MARTINSBURG, W.Va. — A state lawmaker said the Berkeley County Council’s move to exclude residents of Martinsburg and Hedgesville from voting on the medical cannabis referendum in Tuesday’s primary election amounts to a “disenfranchisement of voters” and their exclusion could trigger a legal challenge.
On nonpartisan ballots in the election, voters who don’t live in either of Berkeley County’s two incorporated municipalities are asked whether medical cannabis organizations, as defined by state law, should be permitted and allowed to operate in the county.
If a majority of the voters answer “yes” to the ballot question, state-licensed medical cannabis organizations, including dispensaries, growers and processors, would be allowed to operate in Berkeley County.
If rejected, medical cannabis organizations would be prohibited in the county outside of the municipal limits of Martinsburg and Hedgesville.
In a letter Friday to the Berkeley County Council, Del. Jason Barrett, D-Berkeley, wrote that he believes the voter exclusion is improper and he asked the county not to certify the election results. The county council convenes as the county’s election canvassing board to inspect vote tallies and declare and certify election results.

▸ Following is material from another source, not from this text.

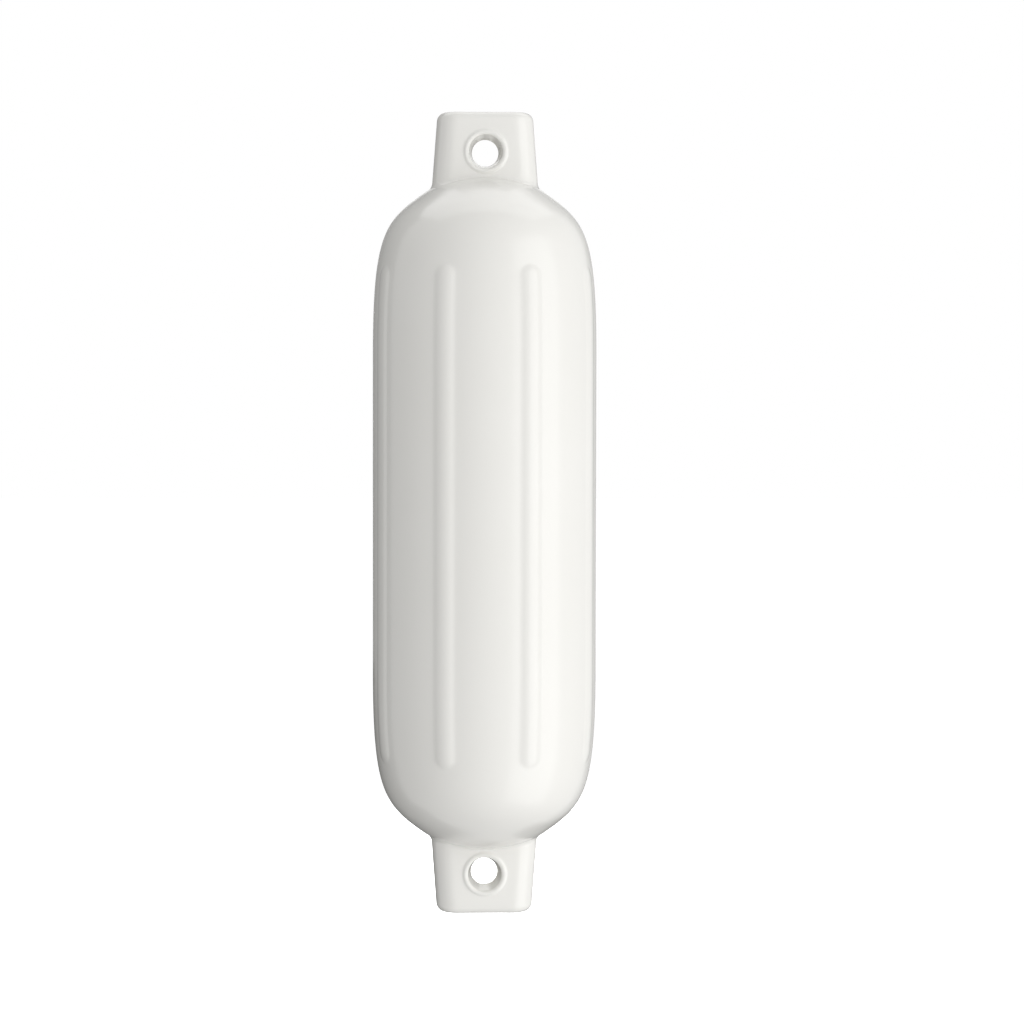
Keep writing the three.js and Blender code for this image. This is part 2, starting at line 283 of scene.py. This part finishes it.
def root_fillet(angle):
    """The round between crown and eye at each angle: its start, centre height and first turn."""
    fillet = fillet_radius(angle)

    def clear_of_eye(length):
        radius, height = outline_at(length)
        wall, facing = eye_section(angle, height)
        return (radius - wall) * facing, height

    def touch(length):
        before, after = clear_of_eye(length - PROBE_STEP), clear_of_eye(length + PROBE_STEP)
        run_x, run_y = after[0] - before[0], after[1] - before[1]
        size = np.hypot(run_x, run_y)
        away_x, away_y = run_y / size, -run_x / size
        centre_x = (before[0] + after[0]) / 2 + fillet * away_x
        centre_y = (before[1] + after[1]) / 2 + fillet * away_y
        return centre_x, centre_y, np.arctan2(-away_y, -away_x)

    low = np.full_like(angle, BARREL_LENGTH)
    high = np.full_like(angle, OUTLINE_LENGTH - PROBE_STEP)
    for _ in range(BISECTION_STEPS):
        middle = (low + high) / 2
        outside = touch(middle)[0] > fillet
        low, high = np.where(outside, middle, low), np.where(outside, high, middle)
    _, centre_height, turn = touch(low)
    return low, centre_height, turn


def column_angles():
    """Angles from the front at which the lines of points run, close together by the mould seam."""
    reach = RIB_HALF_WIDTH / BODY_RADIUS
    rib = np.linspace(-reach, reach, RIB_COLUMNS + 1)
    gap = np.linspace(reach, RIB_PITCH - reach, GAP_COLUMNS + 1)[1:-1]
    centres = (np.arange(RIB_COUNT) + 0.5) * RIB_PITCH
    angles = [centre + part for centre in centres for part in (rib, gap)]
    beside = np.radians(SEAM_COLUMNS_DEG)
    for side in (math.pi / 2, 3 * math.pi / 2):
        angles += [side + beside, side - beside]
    return np.sort(np.mod(np.concatenate(angles), 2 * math.pi))


def half_meridians(angles):
    """Lines of points from the barrel's middle up to the eye's tip, as radii and heights."""
    rib_end = RIB_END_CENTRE + RIB_HALF_WIDTH
    last = CROWN_START - EYE_SIDE_FILLET
    lengths = np.concatenate(
        [
            np.linspace(0, BARREL_LENGTH, BARREL_ROWS + 1),
            rows(BARREL_LENGTH, RIB_END_CENTRE, SHOULDER_ROWS),
            rows(RIB_END_CENTRE, rib_end, RIB_END_ROWS),
            rows(rib_end, last, DOME_ROWS),
        ]
    )
    angle = angles[:, None]
    start, centre, turn = root_fillet(angle)
    top = HALF_LENGTH - EYE_TIP_ROUND
    fillet_turn = turn + (-math.pi - turn) * rows(0, 1, FILLET_ROWS)
    flank = centre + (top - centre) * rows(0, 1, FLANK_ROWS)
    tip_turn = rows(0, math.pi / 2, TIP_ROWS) + 0 * angle
    parts = [
        ribbed_point(lengths + 0 * angle, angle),
        outline_at(last + (start - last) * rows(0, 1, CROWN_ROWS)),
        from_eye_wall(
            fillet_radius(angle) * (1 + np.cos(fillet_turn)),
            centre + fillet_radius(angle) * np.sin(fillet_turn),
            angle,
        ),
        from_eye_wall(0, flank, angle),
        from_eye_wall(
            EYE_TIP_ROUND * (np.cos(tip_turn) - 1),
            top + EYE_TIP_ROUND * np.sin(tip_turn),
            angle,
        ),
    ]
    radii = np.concatenate([part[0] for part in parts], axis=1)
    heights = np.concatenate([part[1] + 0 * part[0] for part in parts], axis=1)
    return radii, heights


def place(radius, height, angle):
    """Points in the fender's frame from radii, heights and angles from the front."""
    return np.stack([radius * np.sin(angle), -radius * np.cos(angle), height], axis=-1)


class Shell:
    """Vertices and faces gathered part by part, in millimetres."""

    def __init__(self):
        self.points = []
        self.faces = []

    def add(self, points):
        """Adds vertices and returns their numbers in the same layout."""
        first = len(self.points)
        self.points.extend(points.reshape(-1, 3))
        return np.arange(first, len(self.points)).reshape(points.shape[:-1])

    def skin(self, numbers, keep=None):
        """Joins a grid of vertex numbers with four-sided faces, all or those that keep allows."""
        corners = [numbers[:-1, :-1], numbers[1:, :-1], numbers[1:, 1:], numbers[:-1, 1:]]
        quads = np.stack(corners, axis=-1)
        self.faces.extend((quads if keep is None else quads[keep]).reshape(-1, 4).tolist())


def outside_windows(grid):
    """Which faces of the main grid stay: those clear of the holes' lips and the valve's pocket."""
    hole_window = LIP_FOOT_RADIUS + WINDOW_MARGIN
    inside = np.zeros(grid.shape[:2], bool)
    for height in (HOLE_HEIGHT, -HOLE_HEIGHT):
        from_hole = np.hypot(grid[..., 0], grid[..., 2] - height)
        on_face = np.abs(np.abs(grid[..., 1]) - EYE_HALF_THICKNESS) < FLATNESS
        inside |= (from_hole < hole_window) & on_face
    centre, _ = valve_place()
    inside |= np.linalg.norm(grid - centre, axis=-1) < POCKET_PATCH_RADIUS + WINDOW_MARGIN
    return ~(inside[:-1, :-1] | inside[1:, :-1] | inside[1:, 1:] | inside[:-1, 1:])


def arc(centre, radius, start, end, steps):
    """Points round an arc, from one angle to another."""
    turn = np.linspace(start, end, steps + 1)
    return np.stack([centre[0] + radius * np.cos(turn), centre[1] + radius * np.sin(turn)], axis=1)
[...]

In response to Barrett, council Attorney Norwood Bentley wrote Saturday morning in an email that he wouldn’t recommend the council refuse to certify the election results, noting the county also sought assistance from West Virginia Secretary of State Mac Warner concerning the medical cannabis issue.
“The circuit court of Berkeley County is available, if you or others wish to challenge the vote,” Bentley wrote.
The council voted 4-0 in February to place the medical cannabis question on the ballot. Council Vice President Dan Dulyea abstained from the vote because he said at the time that his company has been in contact with parties interested in engaging in the medical cannabis business in the area.
Bentley wrote in his email to Barrett that Warner’s office concurred with the county that the West Virginia Legislature provided “no real guidance” in the medical cannabis law that lawmakers passed in 2017.
“The (medical cannabis) statute, itself, makes a distinction between the handling of the matter by counties and cities,” Bentley wrote in the email. “Cities may control (medical cannabis organizations) through zoning, which is what Martinsburg preferred when consulted. Counties have no control mechanism other than by prohibition (of the organizations) or acceptance of the default position.”
Bentley said any possible flaw in the process of taking up the medical cannabis issue “was invited by the failure of the Legislature to write the legislation clearly and unambiguously.”
The council was advised in February that the “default position” in state law is that medical cannabis organizations are permitted in counties, unless voters decide otherwise, but that the statute doesn’t provide a procedure.
Council members also were told that the “silence” on how to proceed also is contrary to specific instructions that have been given for other referendums, including the Sunday Brunch issue, a local option to allow Sunday hunting and excess levies or bond issues.
In his letter, Barrett wrote he believes that voters in the county’s two incorporated municipalities should be entitled to vote on the medical cannabis question, citing the county’s past practice in deciding referendums, as well as state law and the West Virginia Constitution.
“When the Legislature writes a law that states ‘by a vote of the residents of the county’ and is silent on municipalities, they chose that language because they intended for every voter of a given county to have the opportunity to vote on the referendum,” Barrett wrote.
Barrett, who is opposed for reelection by Republican Kim Mongan-Saladini this year but is running unopposd in Tuesday’s primary, also wrote that the exclusion of municipal residents in the election deviates from how past referendums concerning Sunday hunting and “Sunday brunch” alcohol sales were decided.
When Sunday hunting was put on the ballot, Barrett noted that the referendum also was put to residents of Martinsburg and Hedgesville, where hunting generally is prohibited within municipal limits.
Regarding the Sunday brunch issue, the question also was decided by all county residents despite the fact that Martinsburg already had authorized earlier alcohol sales on Sundays via the state’s municipal home rule program.
Barrett also cited Putnam County’s handling of the medical cannabis issue in the primary election, but noted that voters in all seven of that county’s municipalities were given the right to vote on three ballot referendums regarding medical cannabis organizations on their primary ballots.
In addition to state law, Barrett also noted that the state constitution provides that state residents “shall be entitled to vote at all elections held within the counties in which they respectively reside.”
“If the election is certified without municipal residents being permitted to participate, I fully anticipate a legal challenge,” Barrett concluded in his letter.
Regardless of Tuesday’s vote, Barrett said he doesn’t believe that medical cannabis will be available to patients anywhere in West Virginia until 2021 due to the ongoing implementation of the state medical cannabis law.
The county-adopted ordinance placing the medical cannabis issue on the ballot states that the move is justified, at least in part, “given the heated public debate as to whether marijuana and cannabis are ‘gateway’ drugs that lead to other drug addictions that the public should have the right to decide whether it wants to welcome medical cannabis organizations to the unincorporated areas of Berkeley County and whether the existence of such medical cannabis organizations could negatively impact the efforts of Berkeley County and its partners to continue the fight of drug and opioid addiction.”